Portishead es una banda de vanguardia de la era pre-Internet –y nada puede sonar más viejo que esto. En todo este tiempo no hubo en la Web más de una decena de fotos que circularon en la década del 90, y apenas dos o tres videos de presentaciones en festivales y estudios de televisión. En la época de la publicidad viral y de la música digital, Gibbons y Barrow optaron por el hermetismo, la intimidad y la sustracción. Es por eso que ya nadie esperaba lo que ocurrió meses atrás: el anuncio de un tercer disco (titulado, apenas, Third) y una gira europea que culminó con dos presentaciones legendarias en la ciudad de Barcelona, en el marco del Festival Primavera Sound 2008. Pero a no confundirse: este regreso poco tiene que ver con la habitual inclinación de algunos señores entrados en canas y carnes que deciden volver a colgarse sus instrumentos para darle una vuelta al siempre rendidor negocio de la nostalgia. Con Third, Portishead borra –incinera, literalmente– el capital simbólico acumulado tras una década de ausencia, y comienza a labrar de cero una nueva senda sonora.

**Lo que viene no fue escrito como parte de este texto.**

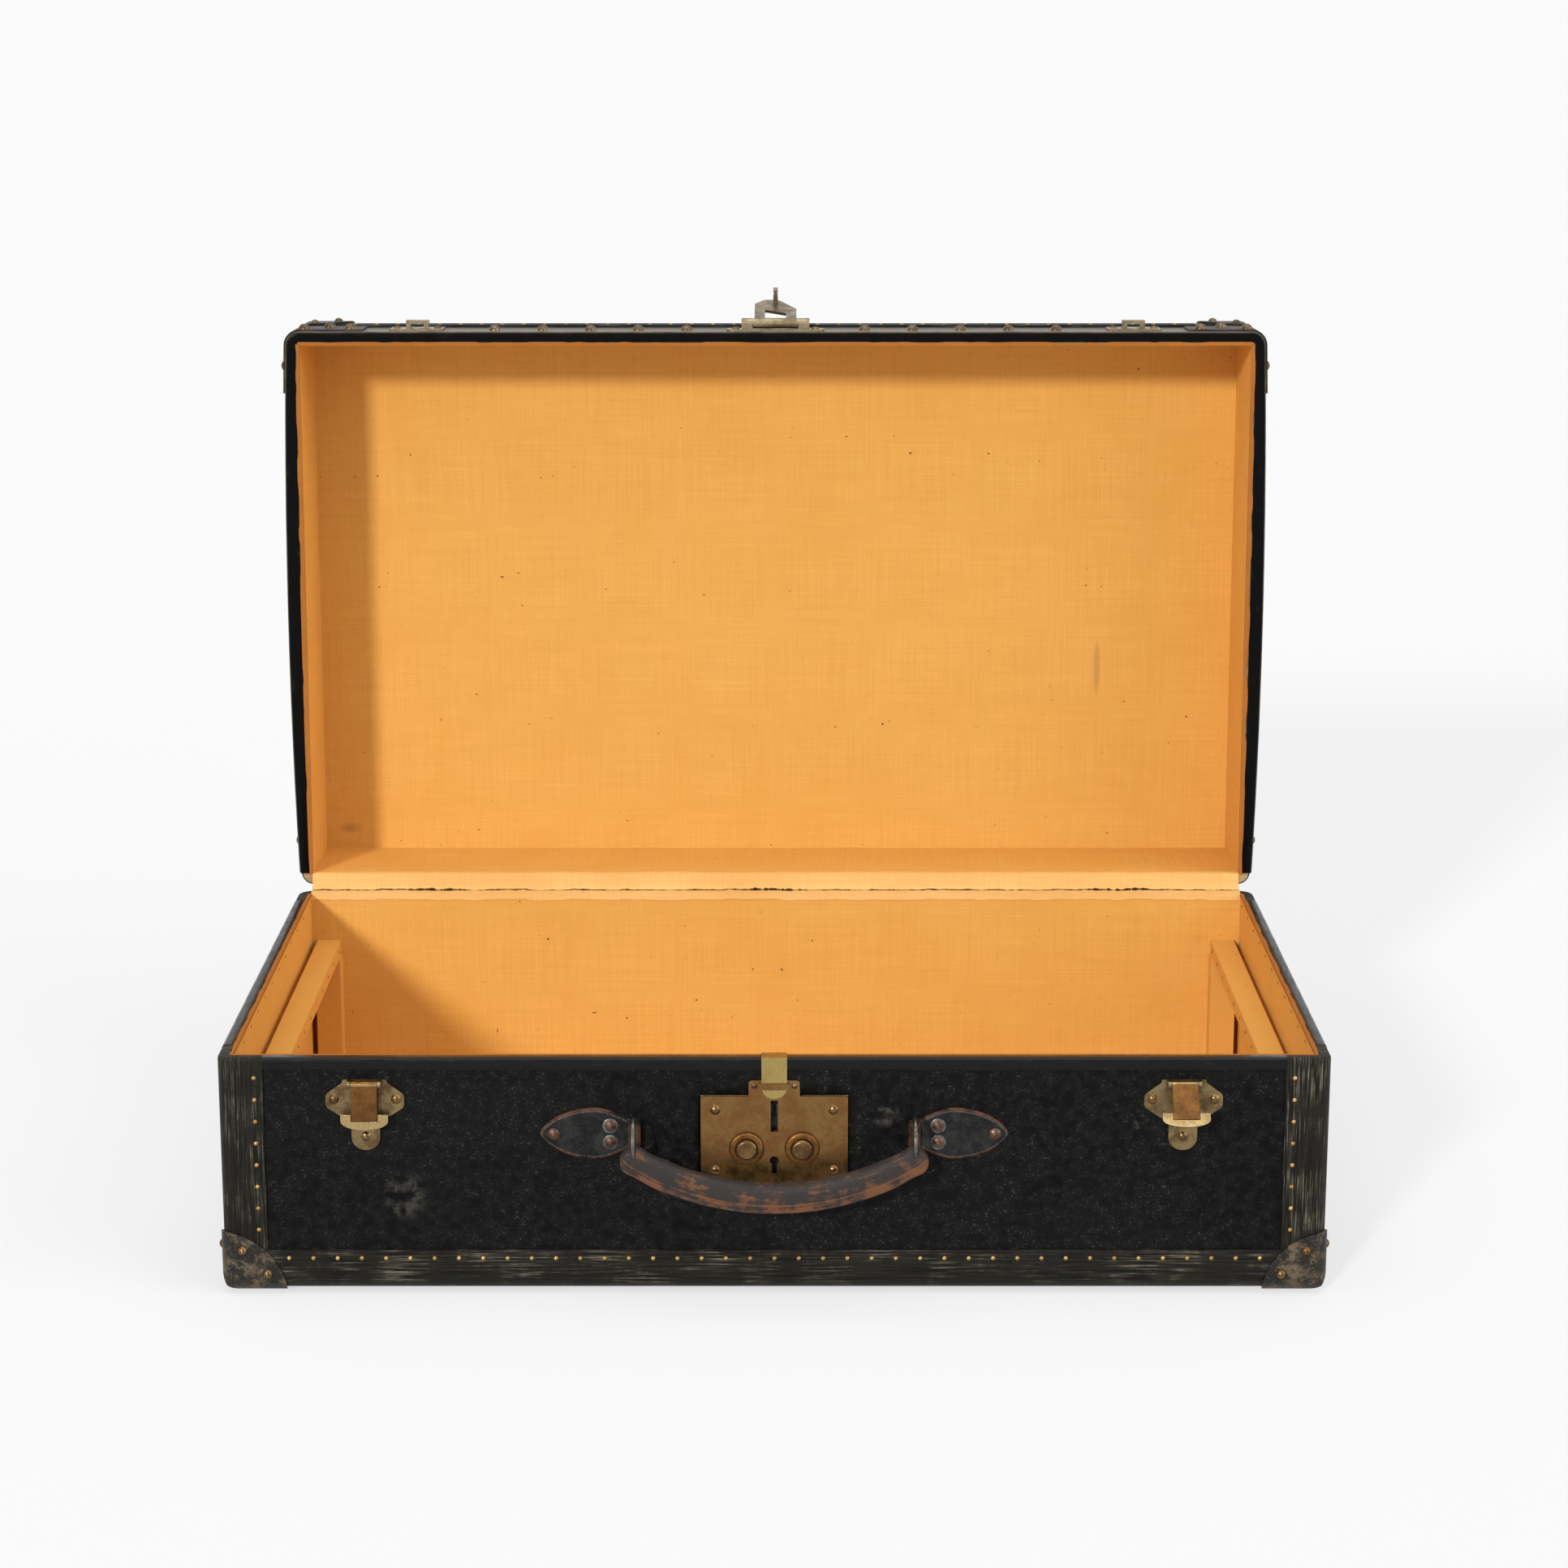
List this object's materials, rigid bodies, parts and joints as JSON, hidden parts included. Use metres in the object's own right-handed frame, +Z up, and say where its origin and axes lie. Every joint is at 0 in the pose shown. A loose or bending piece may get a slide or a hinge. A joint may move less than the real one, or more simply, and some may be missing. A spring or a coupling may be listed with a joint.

Algún tiempo atrás, el escritor Alan Pauls confesaba que la única literatura que le interesaba era la que lo hacía sentir incómodo, desubicado. Esos textos frente a los que sólo cabe preguntarse “¿qué es esto?”, esa inquietud, ese abismo de sentido que provoca siempre lo nuevo, lo descentrado, lo extraño. Hacia allí fueron Gibbons, Barrow y Utley. ¿Cómo, si no, escuchar un disco que se abre con el predicamento de un pastor evangélico brasileño, que abusa de acoples y sobresaltos rítmicos, que alterna la herencia de la música industrial con una balada a capella, acompañada de un coro de big band? La música, a contramano de buena parte de la literatura, suele apelar al cuerpo y no a la razón. Esa es la mejor manera de zambullirse en las aguas profundas –y, por supuesto, debidamente oscuras– de Third, una de las experiencias musicales más inesperadas e impresionantes de una década para el olvido.